A princípio, o gás natural era visto como melhor para o meio ambiente, uma energia mais limpa. Mas hoje se sabe que a perfuração deixa escapar o gás que está nas rochas, e que isso é pior para as mudanças climáticas até do que o carvão. Os Estados Unidos relaxaram as regras ambientais e, por causa do fracking, se tornaram o maior produtor de gás natural do mundo.
Isso está ligado a outra tragédia. Quando a Rússia invadiu a Ucrânia, os Estados Unidos colocaram sanções que proibiam os russos de vender gás para a Europa. A Rússia era o maior fornecedor, e esse mercado ficou disponível. Depois da guerra, os Estados Unidos se tornaram o principal exportador de gás natural para a Europa. Eles transformam o gás em líquido e enviam em contêineres em navios. E se tornaram, também, o maior exportador de gás liquefeito do mundo.
O impacto planetário do fracking passa longe das preocupações dos eleitores da Pensilvânia. Por lá, 51% dos eleitores são a favor do fracking, 30% são contra e 19% não têm opinião. A população está dividida.
Na região de Wade, ao norte do estado, nasce o grande Rio Delaware. Por causa dele, o fracking lá nunca foi permitido. Porque o medo da agência ambiental é que essa fonte de água super importante para a população seja contaminada. Só que a maioria dos moradores não gostou da decisão.
“Eu já tinha até assinado contrato de aluguel das minhas terras para produção de gás”, conta um morador.
O fracking ajudou os americanos a serem independentes de energia de outros países em 2019.
“Nós precisamos de energia e de muito mais no futuro para desenvolver inteligência artificial, por exemplo. Para mim, o sonho americano é você ter sua propriedade e independência”, diz.
Donald Trump transformou seu apoio ao fracking em bordão:
“Drill, baby, drill”, que quer dizer “perfure o solo, baby, perfure”.
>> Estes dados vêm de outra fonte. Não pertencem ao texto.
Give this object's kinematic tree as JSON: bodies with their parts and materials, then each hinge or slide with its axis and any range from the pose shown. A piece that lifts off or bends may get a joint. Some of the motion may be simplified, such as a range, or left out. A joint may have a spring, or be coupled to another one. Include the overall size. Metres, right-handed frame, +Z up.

E Kamala Harris, que há cinco anos se dizia contra o fracking, teve que mudar de opinião e agora diz que é a favor.
Mas nas terras por onde o fracking de gás passou, em uníssono, os moradores dizem que o verdadeiro sonho americano é outra coisa: ar, água e solo saudáveis. Foi lá que a equipe do Jornal Nacional encontrou, em toda a viagem, o sonho americano mais doente, em farrapos.